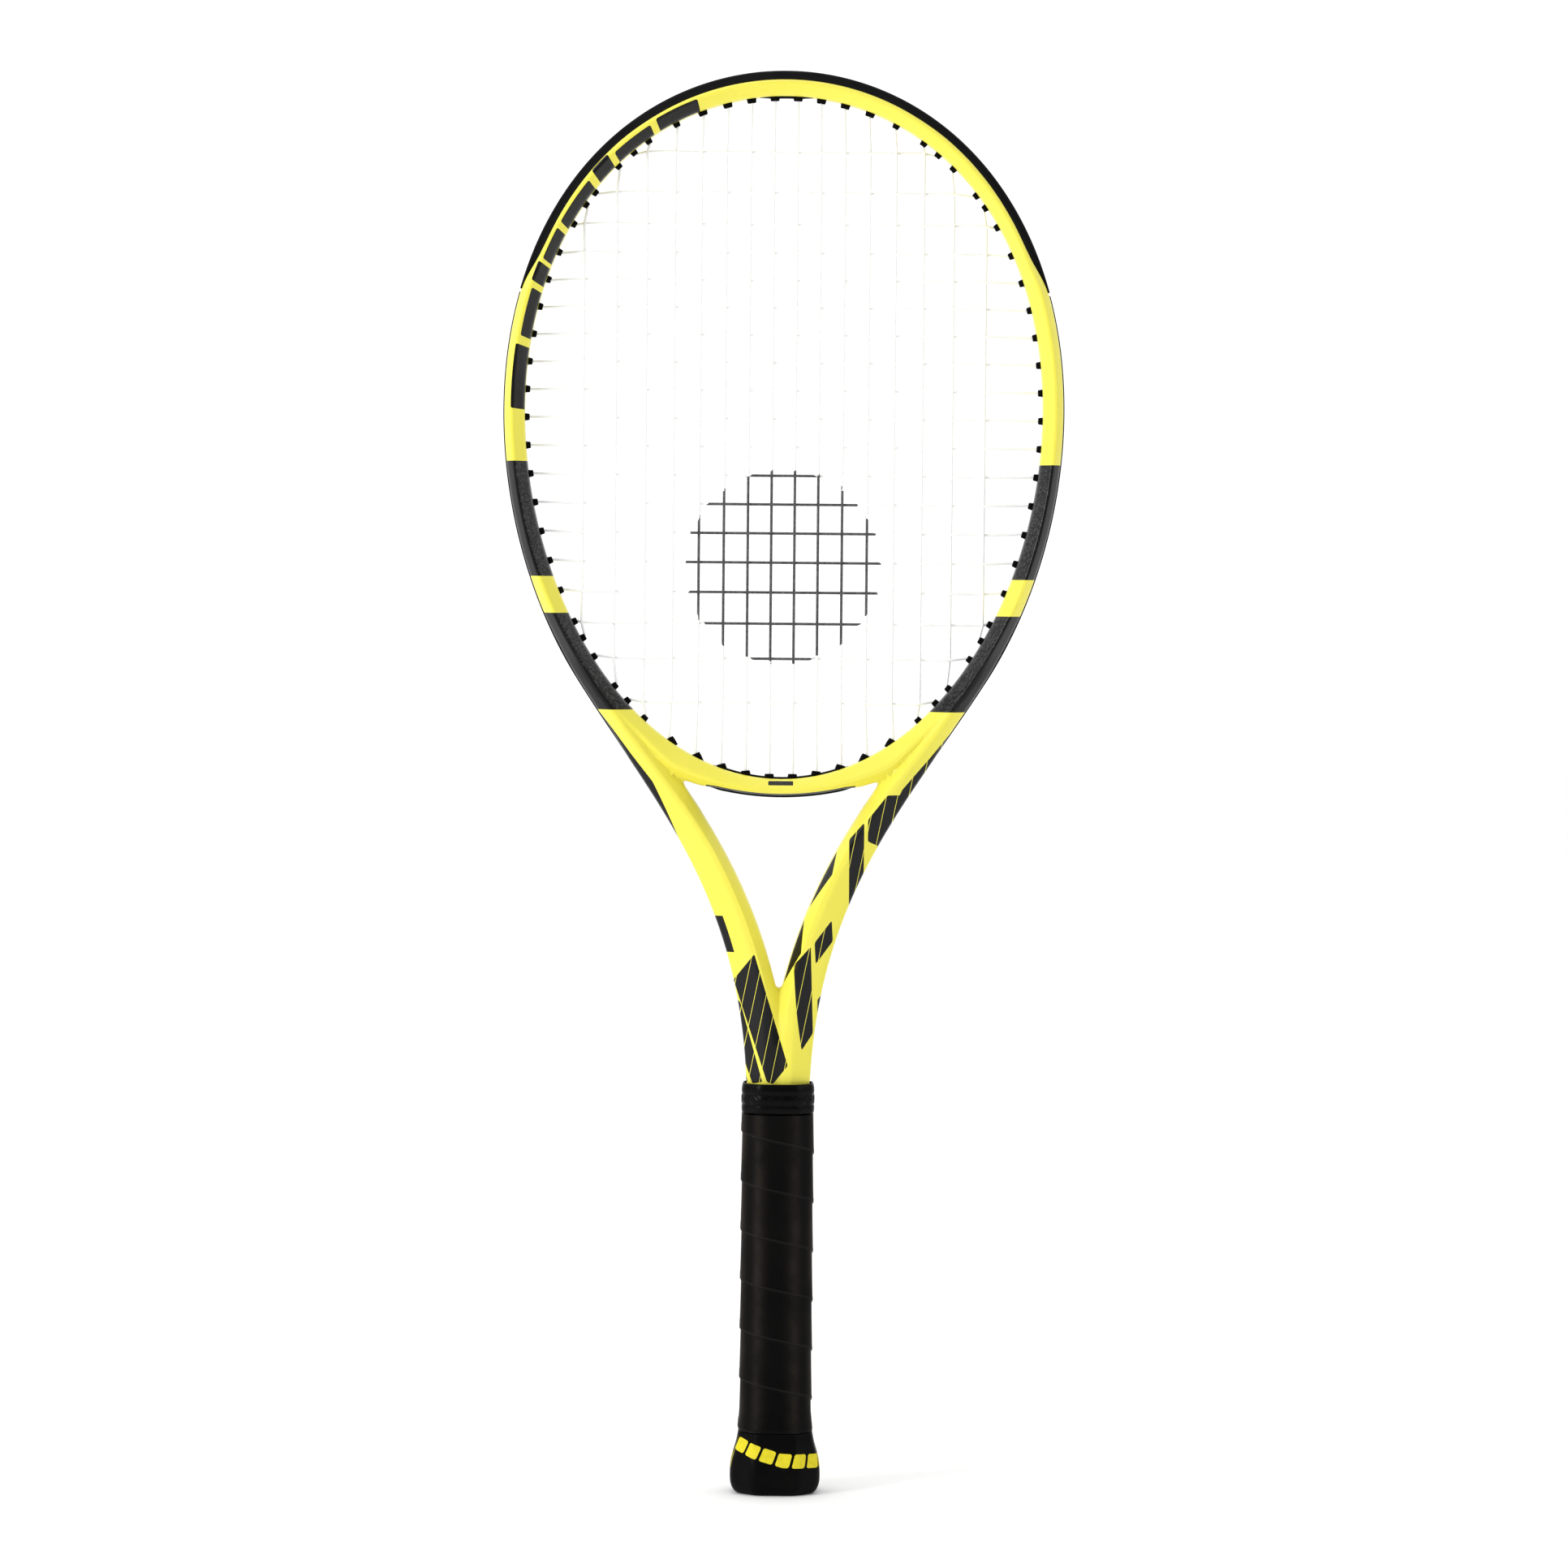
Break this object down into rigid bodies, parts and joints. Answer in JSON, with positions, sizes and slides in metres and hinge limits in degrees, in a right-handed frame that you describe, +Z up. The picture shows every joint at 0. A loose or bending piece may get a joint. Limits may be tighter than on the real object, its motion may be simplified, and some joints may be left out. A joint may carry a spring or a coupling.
{
  "type": "tennis racket",
  "caption": "Strung tennis racket with an oval hoop, split throat with a bridge, bumper guard, wrapped octagonal grip, flared butt and a sliding rubber collar.",
  "frame": {"origin": "centre of the butt's flat end, on the handle's axis", "axes": "+Z up the handle's axis to the top of the hoop, +X to the right across the strings, +Y away from the front face and square to the strings"},
  "size_m": [0.2702, 0.039, 0.6858],
  "materials": {
    "frame_paint": "glossy yellow and black paint over carbon laminate",
    "guard_nylon": "moulded black nylon",
    "string": "off-white synthetic string",
    "pallet_foam": "moulded rigid foam",
    "cap_plastic": "black moulded plastic",
    "staple_steel": "drawn steel wire",
    "grip_leather": "black perforated wrap with a soft sheen",
    "tape": "black vinyl tape",
    "collar_rubber": "soft black rubber"
  },
  "bodies": {
    "racket": {"frame_tube": "frame_paint", "throat_bridge": "frame_paint", "bumper_guard": "guard_nylon", "grommet_strip_left": "guard_nylon", "grommet_strip_right": "guard_nylon", "grommet_strip_throat": "guard_nylon", "main_string": "string", "cross_string": "string", "handle_pallet": "pallet_foam", "butt_cap": "cap_plastic", "butt_badge": "cap_plastic", "cap_staple_front": "staple_steel", "cap_staple_back": "staple_steel", "base_grip": "grip_leather", "finishing_tape": "tape"},
    "collar": {"rubber_collar": "collar_rubber"}
  },
  "joints": [
    {"name": "collar_slide", "type": "slide", "parent": "racket", "child": "collar", "axis": [0, 0, 1], "range_m": [0, 0.01]}
  ]
}
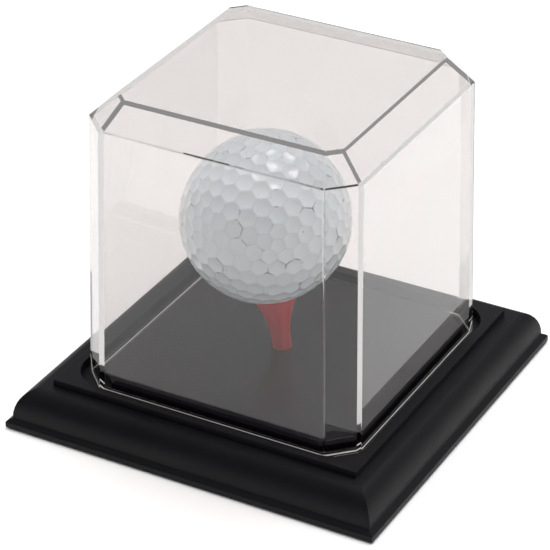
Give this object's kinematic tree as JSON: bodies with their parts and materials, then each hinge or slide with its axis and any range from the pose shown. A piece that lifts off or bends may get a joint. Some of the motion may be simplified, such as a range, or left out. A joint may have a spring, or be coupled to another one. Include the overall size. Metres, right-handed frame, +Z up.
{
  "type": "golf ball display case",
  "caption": "Small square display case: a clear bevelled lift-off cover over a golf ball on a red tee, on a black moulded plinth.",
  "frame": {"origin": "centre of the plan, on the surface that the rubber feet stand on", "axes": "+Z up out of the cover's top, +X to the right and +Y to the back, each square to a side of the plinth"},
  "size_m": [0.1034, 0.1034, 0.089],
  "materials": {
    "clear_acrylic": "clear injection-moulded acrylic, polished",
    "plinth_black": "satin black moulded polystyrene",
    "deck_black": "semi-gloss black moulded plate",
    "tee_red": "red moulded plastic, semi-gloss",
    "ball_white": "white dimpled golf ball cover, lightly marked",
    "foot_rubber": "black rubber"
  },
  "bodies": {
    "plinth": {"base_plinth": "plinth_black", "display_deck": "deck_black", "golf_tee": "tee_red", "foot_front_left": "foot_rubber", "foot_front_right": "foot_rubber", "foot_back_left": "foot_rubber", "foot_back_right": "foot_rubber"},
    "cover": {"clear_cover": "clear_acrylic"},
    "ball": {"golf_ball": "ball_white"}
  },
  "joints": [
    {"name": "cover_lift", "type": "slide", "parent": "plinth", "child": "cover", "axis": [0, 0, 1], "range_m": [0, 0.065]},
    {"name": "ball_lift", "type": "slide", "parent": "plinth", "child": "ball", "axis": [0, 0, 1], "range_m": [0, 0.014]}
  ]
}
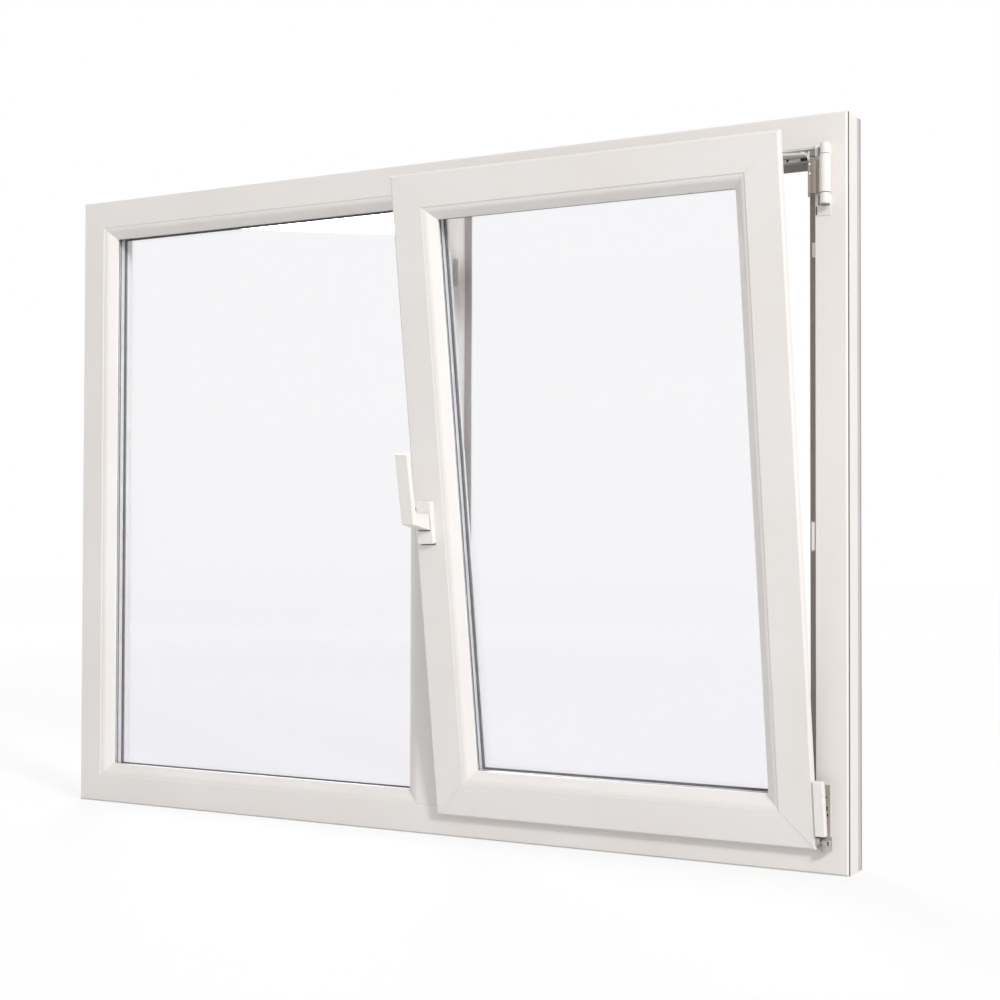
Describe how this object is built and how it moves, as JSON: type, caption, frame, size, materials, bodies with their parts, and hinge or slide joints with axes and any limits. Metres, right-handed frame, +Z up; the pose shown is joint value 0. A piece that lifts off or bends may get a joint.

SHORT EXERCISE: Above are some records. Count the lines among them with the word "that", and answer with the number only.

WRITTEN SOLUTION: 4